Yeah I've bought some old test equipment and it's a wonder than you just plug it in and it is still within specs. They knew how to build them back when HP was called HP and not agilent/keysight/whatever they rename themselves in next decade.
> 14 vastly different experiment of the caliber described in that post in the course of one semester

My one remaining did-not-graduate nightmare is that I never completed that course. And I was an experimentalist.

> This experience drove me right into theoretical physics

Had a summer student work on my nearly-intractable dissertation experiment. He immediately switched to theory.

It's not that bad of a course, it's just a struggle because it's different than all other physics courses you take.

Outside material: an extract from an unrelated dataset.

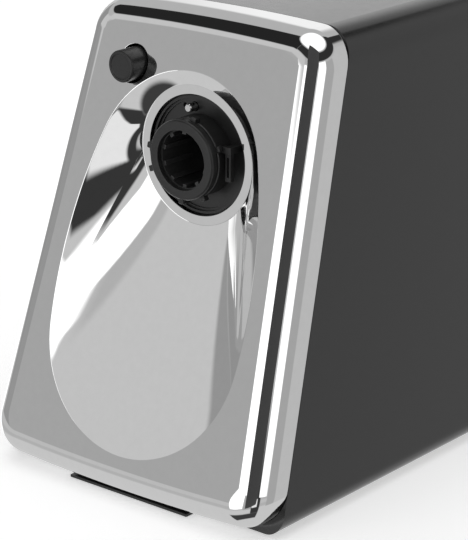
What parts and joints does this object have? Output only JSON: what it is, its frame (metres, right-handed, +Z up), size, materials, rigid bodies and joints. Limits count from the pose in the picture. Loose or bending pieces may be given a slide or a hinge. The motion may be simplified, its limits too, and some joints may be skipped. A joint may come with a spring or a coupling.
{
  "type": "meat grinder drive base",
  "caption": "Electric meat grinder drive base: tilted chromed front with an oval scoop, splined coupling tube, release button and black two-part body.",
  "frame": {"origin": "on the table under the middle of the body", "axes": "+Z up, front with the coupling towards -Y, +X to the right as seen from the front"},
  "size_m": [0.1786, 0.263, 0.2315],
  "materials": {
    "chrome_plate": "bright mirror chrome plating on plastic",
    "gloss_black": "glossy moulded black",
    "matte_black": "satin moulded black",
    "dark_nylon": "glass-filled black nylon",
    "white_nylon": "natural nylon with a film of grease",
    "grey_plastic": "dark grey moulded plastic",
    "rubber": "matte black rubber",
    "zinc_steel": "zinc plated steel",
    "pin_steel": "bright turned steel",
    "bronze": "sintered bronze",
    "lamination_steel": "stacked electrical steel",
    "copper_wire": "varnished copper wire",
    "copper_bars": "turned copper bars",
    "cast_bracket": "die cast",
    "carbon": "pressed carbon",
    "board_green": "circuit board"
  },
  "bodies": {
    "base": {"base_plate": "matte_black", "base_screws": "zinc_steel", "brush_holders": "bronze", "carbon_brushes": "carbon", "control_board": "board_green", "cord_gland": "rubber", "coupling_tube": "matte_black", "cover_screws": "zinc_steel", "field_coils": "copper_wire", "field_core": "lamination_steel", "foot_back_left": "rubber", "foot_back_right": "rubber", "foot_front_left": "rubber", "foot_front_right": "rubber", "front_bearing": "zinc_steel", "front_cover": "chrome_plate", "gear_case_front": "grey_plastic", "gear_case_rear": "grey_plastic", "head_mount": "matte_black", "housing_screws": "zinc_steel", "lay_gear_pin": "zinc_steel", "left_housing": "gloss_black", "motor_bolts": "zinc_steel", "motor_bracket": "cast_bracket", "output_bush": "bronze", "rear_bearing": "zinc_steel", "release_spring": "zinc_steel", "right_housing": "gloss_black", "switch_body": "matte_black"},
    "output": {"output_socket": "dark_nylon", "output_gear": "white_nylon"},
    "lay": {"lay_gear": "white_nylon"},
    "rotor": {"motor_shaft": "zinc_steel", "motor_pinion": "zinc_steel", "armature_core": "lamination_steel", "armature_windings": "copper_wire", "commutator": "copper_bars", "cooling_fan": "grey_plastic"},
    "release": {"release_button": "matte_black", "release_link": "zinc_steel", "lock_pin": "pin_steel"},
    "rocker": {"power_rocker": "gloss_black"}
  },
  "joints": [
    {"name": "output_spin", "type": "hinge", "parent": "base", "child": "output", "pos_m": [0, -0.07054, 0.1619], "axis": [0, 1, 0], "continuous": true},
    {"name": "lay_spin", "type": "hinge", "parent": "base", "child": "lay", "pos_m": [0, -0.07054, 0.1034], "axis": [0, 1, 0], "continuous": true},
    {"name": "rotor_spin", "type": "hinge", "parent": "base", "child": "rotor", "pos_m": [0, -0.07054, 0.065], "axis": [0, 1, 0], "continuous": true},
    {"name": "release_press", "type": "slide", "parent": "base", "child": "release", "axis": [0, 1, 0], "range_m": [0, 0.005], "stiffness_N_per_m": 500, "springref_m": -0.004, "deforming": ["release_spring"]},
    {"name": "power_tilt", "type": "hinge", "parent": "base", "child": "rocker", "pos_m": [-0.07922, 0.04, 0.11985], "axis": [0, 1, 0], "range_deg": [-8, 8]}
  ],
  "couplings": [
    {"joint": "lay_spin", "follows": "output_spin", "ratio": -5.5},
    {"joint": "rotor_spin", "follows": "output_spin", "ratio": 38.5}
  ]
}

In that class you aren't being graded on getting to the right answer. You are getting graded on how you approach getting the right answer, and no one expects you to get the right answer - in the ball park is generally the average for the course.

Wow! I'm less than a year from applying to grad programs and all of my undergrad research experience is in very similar things. Theoretical is my jam. Did you do a PhD? If so do you now believe it was worth it?
In total, yes it was. Working for some years in a field, having the time afforded to emerse yourself into a subject and deeply think about it, calculating yourself into frustrating dead ends and also into successes, writing papers, going to conferences presenting your results, have scientific exchanges with peers, write applications for research grants, sit in committees, work as a referee for scientific journals, teaching students, then writing a coherent and compelling thesis and finally defending it against & having a scientific discussion on eye-to-eye level with your supervisors will shape your character... a lot.

You might wanna skip that postdoc thing though if you know you don't wanna stay in academia (and trust me, you don't).